Damon Lindelof, a network member and co-creator of the television series “Lost,” got creative with his 10Q last year. As his spiritual mystery show “The Leftovers” ended in June — generating questions among fans — Lindelof answered his 10Q from the perspectives of that show’s characters.

Each year, when “the vault” opens the day before Rosh Hashanah, the Reboot staff is inundated with emotional emails.

“On the eve of 10Q when they get their answers back, I receive the most incredible texts overflowing with gratitude,” Behrman said, noting that 10Q is used in some prisons and as a point of conversation for families with distant family members. “Thousands of people around the world, regardless of religious affiliation, now have beautiful time capsules of self-reflection as a result. It’s such a beautiful reminder of what is possible in this world.”

Do You 10Q? I Do
I too am a regular user of 10Q. I started using it in 2008. There have been years when I skipped one or more of the questions, rushed through my answers just to check them off my list, or even skipped it entirely — such as in 2016. I’m not sure why.

But whether I use 10Q conscientiously, I still believe that the self-reflection it promotes with the same questions year-to-year — while I potentially experience changes in my personal, intellectual or professional life — is a particular kind of time gift. It challenges me to suspend the other things on my never-ending list of things to do, and dedicate separate and distinct time to reflection. One might even call that period of time kadosh (holy).

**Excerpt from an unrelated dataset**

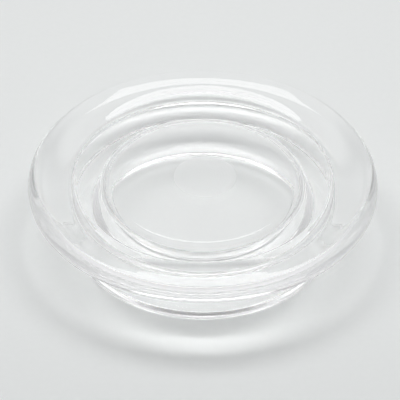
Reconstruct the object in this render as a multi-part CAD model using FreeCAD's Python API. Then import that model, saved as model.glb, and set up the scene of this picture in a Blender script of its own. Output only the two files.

Part of the challenge of the High Holy Days season is understanding that we possess far more questions than answers about our friends and family, our community, the world, the future and ourselves. But as Jews who are centered on making the world and ourselves better — during this or any season — we still have to create the space, make the time and ask the questions that in the year ahead may come to define us.